Except, of course, they’re not really parents. And the nameless protagonist isn’t really a PI. “It’s just what I do. It’s what I’ve always done,” the protagonist says while smoking a cigarette, a strange personification of the havoc depression and generalized anxiety disorder wreaks on so many lives. “So long as there’s space and time, I’ll be here. In the shadows…”
But if the noir parody is Howard’s thesis statement, the heart of Our Mother lives in the next story. A little girl’s father tells her that he’s leaving her and her mother because “she won’t talk to me anymore.” The passage of time between the several panels shows the father talking even as he’s in the airplane, about to fly away. This evokes how out-of-control the situation is to the daughter, who is stuck with whom she calls her “new Mom.”

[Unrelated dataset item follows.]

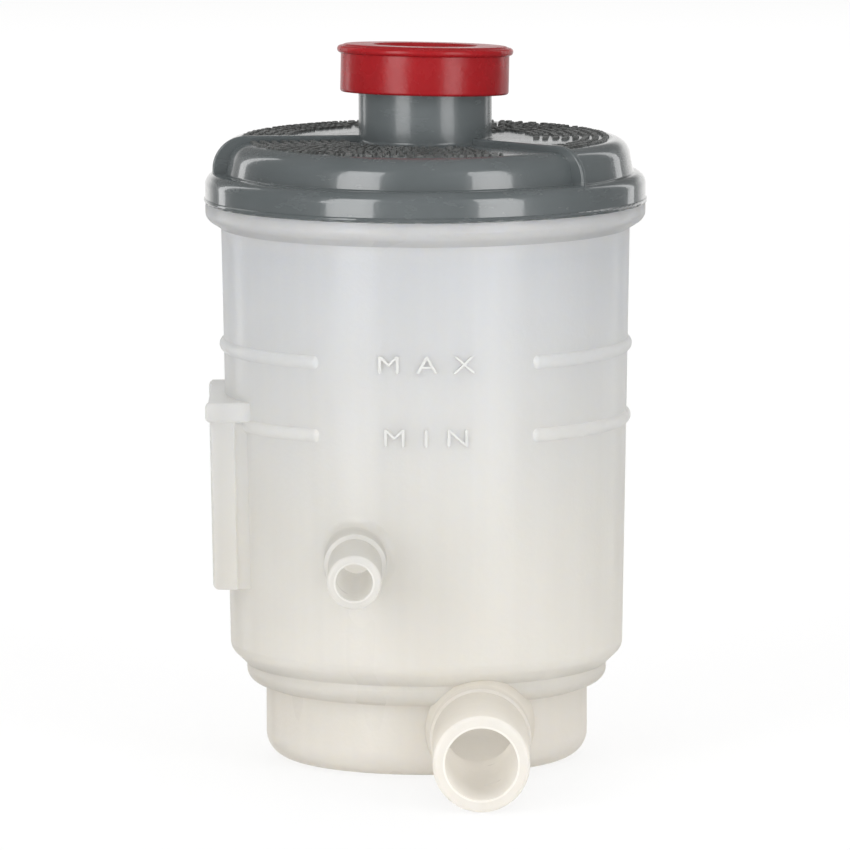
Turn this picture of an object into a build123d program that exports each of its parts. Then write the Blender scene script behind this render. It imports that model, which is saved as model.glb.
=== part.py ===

Except “new Mom” isn’t much of a mom, at all. The daughter becomes caretaker, from keeping both of them fed to trying to cure the mother of her misery. But no matter what the daughter does, the mother continues to recline on the couch like a dead fish, her limbs extended like heavy elastic that tightens itself around her daughter like her illness tightens around their increasingly messy home. There’s also something remarkable about “new Mom”’s breasts, which lose the shape of breasts. They’re definitely not sexualized based on their ugliness, but they protrude obviously in each panel that they appear. There’s almost the suggestion that they have lost their motherly quality along with the mother herself.
In these stories, we see how familial mental illness impacts the child ultimately in two ways. While growing up and while being grown up. Howard confirms in some of the last pages of Our Mother, using childhood photos of himself and his mother, that these tales very much take from his own experience, despite that almost all of his protagonists are women. Although made by a man, Our Mother remains undeniably female-centered until the end, and its theme of mental illness sadly universal.